Just over a week ago, up to a million Americans were without drinking water, four weeks after Hurricane Maria ripped through parts of the country.
Many residents in Puerto Rico were still without basic supplies a month after the horrific storm hit. Initially bottled water and other supplies were sent in by helicopter, but weeks went by and nothing changed. Many homes were left battered, without roofs, without any power and without drinking water.

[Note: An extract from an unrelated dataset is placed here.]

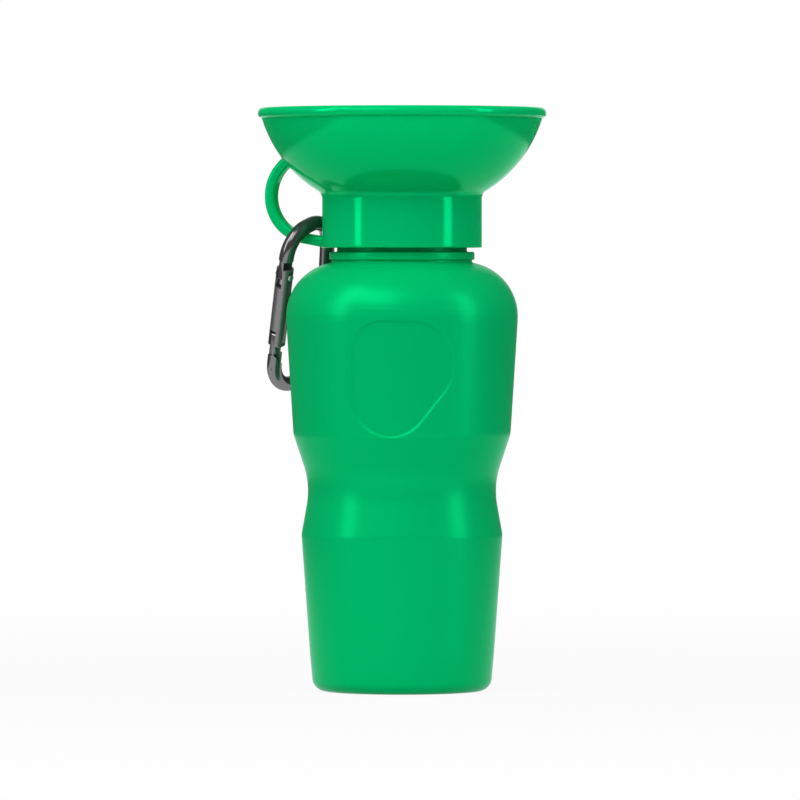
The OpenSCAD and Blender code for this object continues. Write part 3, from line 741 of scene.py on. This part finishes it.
def makeBowl():
    b = bowl
    centre = (b["arcX"], b["floor"] + b["arcUp"])
    innerRadius = b["arcRadius"] - b["wall"]
    wallMid = b["arcRadius"] - b["wall"] / 2
    bead = (b["arcX"] + sqrt(wallMid ** 2 - (b["arcUp"] - b["rimUp"]) ** 2), b["floor"] + b["rimUp"])
    toBead = Vector(bead) - Vector(centre)
    away = toBead.length

    def meeting(radius):  # where a wall's arc runs into the rim's bead: turns on the arc and on the bead
        offset = acos((away ** 2 + radius ** 2 - b["bead"] ** 2) / (2 * away * radius))
        angle = bearing(toBead) - offset
        point = Vector(onCircle(centre, radius, [angle])[0])
        return angle, bearing(point - Vector(bead))

    outerTop, beadFirst = meeting(b["arcRadius"])
    innerTop, beadLast = meeting(innerRadius)
    outerLow = -asin((b["arcUp"] + b["footStep"]) / b["arcRadius"])
    innerLow = -asin((b["arcUp"] - b["floorStep"]) / innerRadius)
    neckEnd = centre[0] + b["arcRadius"] * cos(outerLow)
    ceiling = b["floor"] - b["floorThick"]
    grooveTop, grooveLow = b["grooveZ"] + b["grooveHalf"], b["grooveZ"] - b["grooveHalf"]
    grooveEnd = b["bore"] + b["grooveDeep"]
    collarSide = (b["collar"], b["collarLow"] + b["collarEdge"], 0)
    line = roundedLine([
        (b["port"], ceiling, 0.4), (b["bore"], ceiling, 0.8), (b["bore"], grooveTop, 0),
        (grooveEnd, grooveTop, 0), (grooveEnd, grooveLow, 0), (b["bore"], grooveLow, 0),
        (b["bore"], b["collarLow"], 0.3), (b["collar"], b["collarLow"], 0.45), collarSide,
    ], steps=5)
    line += roundedLine([
        collarSide, (b["collar"], b["floor"] - 4 * b["footStep"], b["collarRound"]),
        (neckEnd, b["floor"] - b["footStep"], 0),
    ])[1:]
    line += arc(centre, b["arcRadius"], outerLow, outerTop, b["wallSteps"])[1:]
    line += arc(bead, b["bead"], beadFirst, beadLast + 2 * pi, b["beadSteps"])[1:-1]
    line += arc(centre, innerRadius, innerTop, innerLow, b["wallSteps"])
    line += roundedLine([
        (b["port"] + b["floorFlat"], b["floor"], 0), (b["port"], b["floor"], 0.5),
        (b["port"], ceiling + 0.5, 0),
    ], steps=5)
    shell = lathe("bowlShell", line, evenTurns(facets["bowl"]), closed=True)
    dress(shell, "bowl", "bowl_green", "bowl", "bowl")
    # a quarter turn on puts them midway between the cap's cams, which are half a lead apart
    addCams("collarCam", b["bore"], b["camCrest"], pi / 2, "bowl", "bowl_green", "bowl")
    addLoop(centre, wallMid)


def addLoop(bowlCentre, wallMid):
    # the strap leaves the collar, rounds the loop and runs into the bowl's wall
    b, radius = bowl, loop["radius"]
    mid = (loop["x"], b["floor"] - loop["drop"])
    slope = radians(loop["slope"])
    toBowl = Vector(bowlCentre) - Vector(mid)
    spread = acos((radius ** 2 + toBowl.length ** 2 - wallMid ** 2) / (2 * radius * toBowl.length))
    ring = arc(mid, radius, slope - pi / 2, bearing(toBowl) - spread, loop["ringSteps"])
    lean = Vector((cos(slope), sin(slope)))
    run = (ring[0][0] - b["collar"] + loop["sunk"]) / lean.x
    foot = Vector(ring[0]) - lean * run
    steps = loop["runSteps"]
    path = [tuple(foot + lean * run * i / steps) for i in range(steps)] + ring
    sizes = []
    for x, z in path:
        offCollar = max(0, x - b["collar"])
        offWall = max(0, hypot(x - bowlCentre[0], z - bowlCentre[1]) - b["arcRadius"])
        swell = exp(-offCollar / loop["flare"]) * (z < b["floor"] - loop["collarDrop"])
        swell += exp(-offWall / loop["flare"]) * (z > b["floor"])
        sizes.append((1 + loop["swellAcross"] * swell, 1 + loop["swellUp"] * swell))
    x, y = loop["thick"] / 2, loop["wide"] / 2
    spot = Matrix.Rotation(radians(loop["turn"]), 4, "Z")
    strap = sweep("carryLoop", flatPath(path, spot), oblong(-x, x, -y, y, loop["edge"]), sizes)
    dress(strap, "bowl", "bowl_green", "bowl")


makePlug()
makeBowl()
print("plug, bowl and carry loop made")


# sizes down to gateBend are in the carabiner's plane, and the rest are counted from its rivet, up the gate;
# slotBend is a share of the latch slot's half height, so that the slot's end is all but a half circle
carabiner = dict(
    rod=5.6, topWidth=22.3, baseWidth=28.7, length=66.5, spineBend=10.7, baseBend=12.5, gateBend=10.8,
    rivetFromCorner=16.6, rodEnd=6.4, tongue=2.2, tongueFoot=1.2, rivetHole=0.86, shoulder=32.5, slant=44,
    noseTop=23.8, noseIn=1.5, latchDrop=27.0, latchRoom=0.85, slotBend=0.98, softEdge=0.16, step=1.5,
)
gate = dict(
    radius=3.25, bore=1.9, above=3.2, below=28.9, boreFoot=23.7, slot=2.7, slotFoot=4.4, notchTop=22.5,
    seat=2.9, seatRadius=1.36, pinHole=0.63, rivetHole=0.83, softEdge=0.12,
)
spring = dict(radius=1.59, wire=0.5, turns=9, low=23.4, high=4.3, stepsPerTurn=28)


def hookPlace():  # the carabiner's own plane, read from its gate's joint and its plunger's way
    c = carabiner
    facing = -Vector(joints["gate_swing"]["axis"]).normalized()
    up = -Vector(joints["plunger_slide"]["axis"]).normalized()
    gateSpot = Matrix((facing.cross(up), facing, up)).transposed().to_4x4()
    gateSpot.translation = Vector(joints["gate_swing"]["pos_m"])
    slope = atan2(c["baseWidth"] - c["topWidth"], c["length"])
    down = Vector((-sin(slope), 0, -cos(slope)))
    rivet = Vector((-c["topWidth"], 0, 0)) + down * c["rivetFromCorner"]
    hookSpot = gateSpot @ Matrix.Rotation(-slope, 4, "Y") @ Matrix.Translation(-rivet * mm)
    return gateSpot, hookSpot, rivet, down


def makeRod(gateSpot, hookSpot, rivet, down):
    c = carabiner
    low = rivet + down * (c["shoulder"] - overlap)
    high = rivet - down * c["rodEnd"]
    line = refined(roundedLine([
        (low.x, low.z, 0), (-c["baseWidth"], -c["length"], c["baseBend"]),
        (0, -c["length"], c["baseBend"]), (0, 0, c["spineBend"]), (-c["topWidth"], 0, c["gateBend"]),
        (high.x, high.z, 0),
    ], steps=32), c["step"])
    half = c["rod"] / 2
    rod = sweep("carabinerRod", flatPath(line, hookSpot), circle(half, facets["rod"]))

    # the hook's end is cut to a slanted shoulder, and its nose and the upper tongue are flats of the rod
    lean = tan(radians(c["slant"]))
    fall = 2 * half * lean
    out = half + overlap
    above = [(-out, -c["shoulder"] + overlap * lean), (out, -c["shoulder"] - fall - overlap * lean),
             (out, 0), (-out, 0)]
    combined(rod, "DIFFERENCE", [plate("slantCut", above, -out, out, gateSpot)])
    edge = c["tongue"] / 2
    flat = sqrt(half ** 2 - edge ** 2)
    noseFoot = -c["shoulder"] - fall - overlap
    room = c["latchRoom"]
    slotLow, slotHigh = -c["latchDrop"] - room, -c["latchDrop"] + room
    slotBend = room * c["slotBend"]
    nose = roundedLine([
        (-flat, noseFoot, 0), (flat, noseFoot, 0), (flat, -c["shoulder"], 0.3),
        (c["noseIn"], -c["shoulder"], 0.3), (c["noseIn"], slotLow, 0.3), (-room, slotLow, slotBend),
        (-room, slotHigh, slotBend), (c["noseIn"], slotHigh, 0.3), (c["noseIn"], -c["noseTop"], 0.9),
        (-flat, -c["noseTop"], 1.0),
    ], steps=6, closed=True)
    tongueTop = c["rodEnd"] + overlap
    tongue = roundedLine([
        (-flat, tongueTop, 0), (-flat, -c["tongueFoot"], 0.6), (flat, -c["tongueFoot"], 0.6),
        (flat, tongueTop, 0),
    ], steps=6, closed=True)
    outlines = {"nose": nose, "tongue": tongue}
    flats = [plate(name, outline, -edge, edge, gateSpot) for name, outline in outlines.items()]
    combined(rod, "UNION", flats)
    softEdges(rod, c["softEdge"])
    combined(rod, "DIFFERENCE", [pin("hole", c["rivetHole"], half, gateSpot)])
    dress(rod, "carabiner", "rod_gunmetal", "rod", "carabiner_body")


def makeSleeve(gateSpot):
    g = gate
    sleeve = lathe("gateSleeve", roundedLine([
        (0, -g["below"], 0), (g["radius"], -g["below"], 0.35), (g["radius"], g["above"], 0.35),
        (g["bore"], g["above"], 0.1), (g["bore"], -g["boreFoot"], 0.1), (0, -g["boreFoot"], 0),
    ], steps=4), evenTurns(facets["sleeve"]), spot=gateSpot)
    out, slot = g["radius"] + overlap, g["slot"] / 2
    ends = {"slot": (-g["slotFoot"], g["above"] + overlap),
            "notch": (-g["below"] - overlap, -g["notchTop"])}
    cuts = [plate(name, oblong(-out, out, *ends[name]), -slot, slot, gateSpot) for name in ends]
    combined(sleeve, "DIFFERENCE", cuts)
    softEdges(sleeve, g["softEdge"])
    holes = [pin("rivetHole", g["rivetHole"], out, gateSpot),
             pin("pinHole", g["pinHole"], out, gateSpot, (0, -carabiner["latchDrop"]))]
    for low, high in ((-out, -g["seat"]), (g["seat"], out)):
        holes.append(plate("seat", circle(g["seatRadius"], facets["seat"]), low, high, gateSpot))
    combined(sleeve, "DIFFERENCE", holes)
    dress(sleeve, "gate", "gate_gunmetal", "gate", "carabiner_gate")


def makeSpring(gateSpot):
    s = spring
    count = s["turns"] * s["stepsPerTurn"]
    rise = (s["low"] - s["high"]) / (2 * pi * s["turns"])  # for each radian
    plane = gateSpot.to_3x3()
    path = []
    for i in range(count + 1):
        turn = 2 * pi * s["turns"] * i / count
        out = Vector((cos(turn), sin(turn), 0))
        along = Vector((-sin(turn) * s["radius"], cos(turn) * s["radius"], rise)).normalized()
        point = out * s["radius"] + Vector((0, 0, -s["low"] + rise * turn))
        path.append((gateSpot @ (point * mm), plane @ out, plane @ along.cross(out)))
    coil = sweep("gateSpringCoil", path, circle(s["wire"] / 2, facets["wire"]))
    dress(coil, "gate", "steel", "steel", "gate_spring")


gateSpot, *hookPlane = hookPlace()
makeRod(gateSpot, *hookPlane)
makeSleeve(gateSpot)
makeSpring(gateSpot)
print("carabiner made")


# what stays from the frame takes its finish here
nodePaints = dict(
    neck_gasket="gasket", dip_tube="tube", plug_oring="seal", collar_oring="seal", gate_rivet="steel",
    latch_pin="steel", gate_plunger="steel",
)
for node, paint in nodePaints.items():
    painted(frame["nodes"][node], paint)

The US government said it was committed to helping Puerto Rico but was confronted with “challenging circumstances”, including some roads that were narrow, muddied and impassable for large aid-delivery vehicles.
There were also pre-existing problems with power and water systems. Puerto Rico is “an island sitting in the middle of an ocean … a very big ocean,” President Donald Trump said, making Hurricane Maria more distant than two other recent storms that hit the US mainland, Hurricanes Harvey and Irma.

But this isn’t an isolated problem. Every year we see natural disasters happen around the globe and sometimes, whilst aid charities and government relief efforts are mobilised quickly – simply getting lorry-loads of supplies into disaster hit areas is the main problem. Often roads are cut off, or whole areas flooded – people left stranded.

Currently the only way to supply clean water to these places and people is by transporting bottles or bowsers of water. But at Aqua21 we have a better, cheaper and smaller solution.

With Aqua21 ozonation technology we can use a very small device to clean large quantities of water – so we could for instance find a source of unclean water within a disaster area – and treat it on site so that it becomes safe and drinkable.
No need to transport thousands of bottles of water – aid workers could carry a small device that cleans water using ozone, a naturally occurring gas with greater disinfection effectiveness than chemicals to provide water. It needs no mains power, as it can be powered via battery or solar power.

This would dramatically improve aid efforts and disaster relief and make it easier to provide clean water quickly to populations in need.